Andere Zahlen und Befunde zeigen, dass in Schulen auftretende SARS-CoV-2-Herde – nur sieben Prozent aller Schulen waren von Corona-Hotspots betroffen – eher selten sind und dass die Virusübertragung vom Schüler auf den Lehrer aus statistischer Sicht nur eine geringe Rolle spielt. Die Wahrscheinlichkeit, dass eine Lehrkraft eine andere ansteckt, ist hingegen viermal so häufig.
Im Interview wies Sara Gandini darauf hin, dass der Anstieg der Zahlen erkrankter und positiv getesteter Schüler mit dem Anstieg der entnommenen Abstriche, die während des Präsenzunterrichts durchgeführt worden waren, verglichen werden muss.
„Um die schwerwiegenden Schäden, die in ihrem ganzen Ausmaß noch nicht wissenschaftlich messbar und sicherlich irreversibel für die psychophysische Gesundheit der Kinder und ihrer Familien sind, einzudämmen, sollte in Ermangelung wissenschaftlicher Beweise für den Nutzen der Schließung von Schulen das Vorsichtsprinzip gelten, die Schulen offenzuhalten. Die Schule sollte die letzte Institution sein, die schließt und die Erste sein, die wieder öffnet. Es birgt auch Risiken, wenn Schulen so lange geschlossen bleiben. In Italien sind Jugendliche, die die Oberschule besuchen, in diesem Jahr durchschnittlich nur 30 Tage zur Schule gegangen“, so die unmissverständliche Meinung der Epidemiologin und Biostatistikerin.
Die nackten Zahlen stützen die Ansicht der anerkannten Expertin. Wird die Inzidenz der positiven Fälle nach Altersgruppen betrachtet, fällt auf, dass jene der Volks- und Mittelschüler rund 40 Prozent niedriger ist als jene der Gesamtbevölkerung. Selbst die Inzidenz der positiven Fälle der Oberschüler fällt gegenüber der Inzidenz in der Gesamtbevölkerung immerhin noch um neun Prozent geringer aus. Trotz der hohen Anzahl von Abstrichen ergaben weniger als ein Prozent der von den Schülern stammenden Abstriche ein positives Testergebnis. Vielmehr weisen die Zahlen in die Richtung, dass besonders die Altersgruppe der 20- bis 59-Jährigen – also der sogenannte „aktive Teil der Bevölkerung“ – und nicht die Schüler für den starken Anstieg des Infektionsgeschehens verantwortlich ist.

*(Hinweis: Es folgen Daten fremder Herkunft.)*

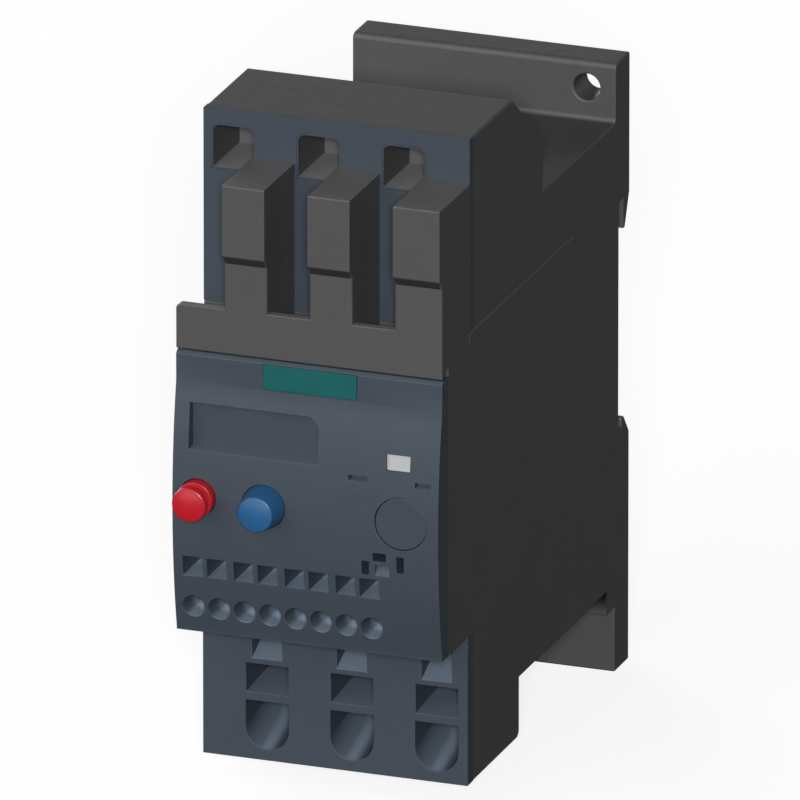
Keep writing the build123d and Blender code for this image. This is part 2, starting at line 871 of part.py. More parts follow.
# Stop button: head, neck, base, stem and a flange that keeps it behind the cover
stop_front_y = crown_y - stop_proud
stop_neck_y = stop_front_y + stop_head_thickness
stop_base_y = crown_y - stop_base_proud
head_rear_y = cover_back_y - button_travel - 0.2
stem_end_y = mechanism_back_y + 2.0
flange_front_y = cover_inner_y + guide_gap
with BuildPart() as stop_button:
    rod_y(stop_x, stop_z, stop_front_y, stop_neck_y, stop_head_radius)
    chamfer(stop_button.edges().filter_by(GeomType.CIRCLE).sort_by(Axis.Y)[0], length=0.5)
    rod_y(stop_x, stop_z, stop_neck_y, stop_base_y, stop_neck_radius)
    rod_y(stop_x, stop_z, stop_base_y, head_rear_y, stop_radius)
    rod_y(stop_x, stop_z, head_rear_y, stem_end_y, stem_radius)
    block(
        (stop_x - stop_radius + flange_trim, flange_front_y, stop_z - stop_radius - flange_rim),
        (
            stop_x + stop_radius + flange_rim,
            flange_front_y + flange_thickness,
            stop_z + stop_radius + flange_rim,
        ),
    )
save(stop_button, "stop_button")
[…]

„Die Jungen können also in keiner Weise als Verantwortliche oder Treiber der Pandemiekurve bezeichnet werden“, so das eindeutige Fazit von Sara Gandini.
Die seriöse Studie dürfte nicht nur im Gesamtstaat, sondern auch in Südtirol sehr viel Staub aufwirbeln. Ihr Ergebnis stützt die Entscheidung der Landesregierung, unter der Auflage einiger Vorsichtsmaßnahmen – zu denen auch die Nasenbohrertests gehören – den Unterricht in den Klassen wieder zuzulassen.